# Show your Vaporizer!



## longarm (Apr 21, 2006)

I want to apply OA to my hives and have planned on drip.. but if building a vaporizer is not a tremendous hassle then I might consider changing the plan. I have only 4 hives or so and cannot justify purchasing a commercial vaporizer. I have a propane torch - the type used to sweat pipes, etc (actually I use it only to singe the last down filaments left after plucking off of the birds I shoot to eat). Is this sufficient?
So I guess my question is this: what is necessary to build a vaporizer?


----------



## Sundance (Sep 9, 2004)

Dave's the man on homemade OA vaporizers.

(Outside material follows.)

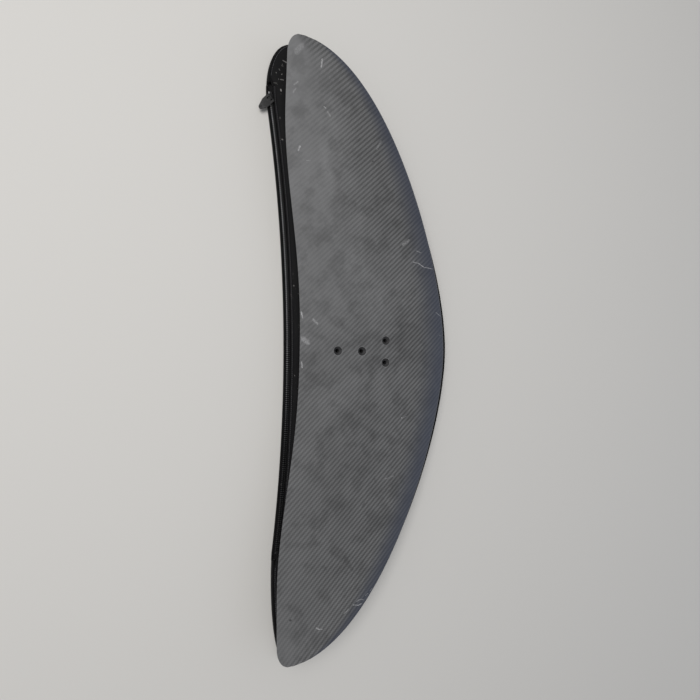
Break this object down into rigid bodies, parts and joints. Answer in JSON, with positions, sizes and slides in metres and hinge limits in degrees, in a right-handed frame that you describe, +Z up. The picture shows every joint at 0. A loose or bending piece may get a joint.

As far as justifying the expense......When 
you compare OA's cost to other treatments
out there, even with the cost of the 
vaporizer it's darn cheap.
s


----------



## Mike Gillmore (Feb 25, 2006)

BWrangler used to have diagrams and instructions for home made OA pipes used with a propane torch on his web site, but he has now removed them and is only promoting the commercial battery operated type. 

I purchased an electric vaporizer when I had 4 hives. It seemed like an expensive purchase at the time but it has worked extremely well for me. When you consider that the Vaporizer cost is close to the same price as one nuc, to me its a no brainer. 

And the personal risks of breathing in the vapors are eliminated when using a commercial type vs. having to hold the torch to the pipe while hunched down right next to the hive. Your health is invaluable. 

You may want to do a search here on vaporizer.. seems that I remember seeing some home-made electric vaporizers talked about and photos also. Could save you a few bucks.


----------



## magnet-man (Jul 10, 2004)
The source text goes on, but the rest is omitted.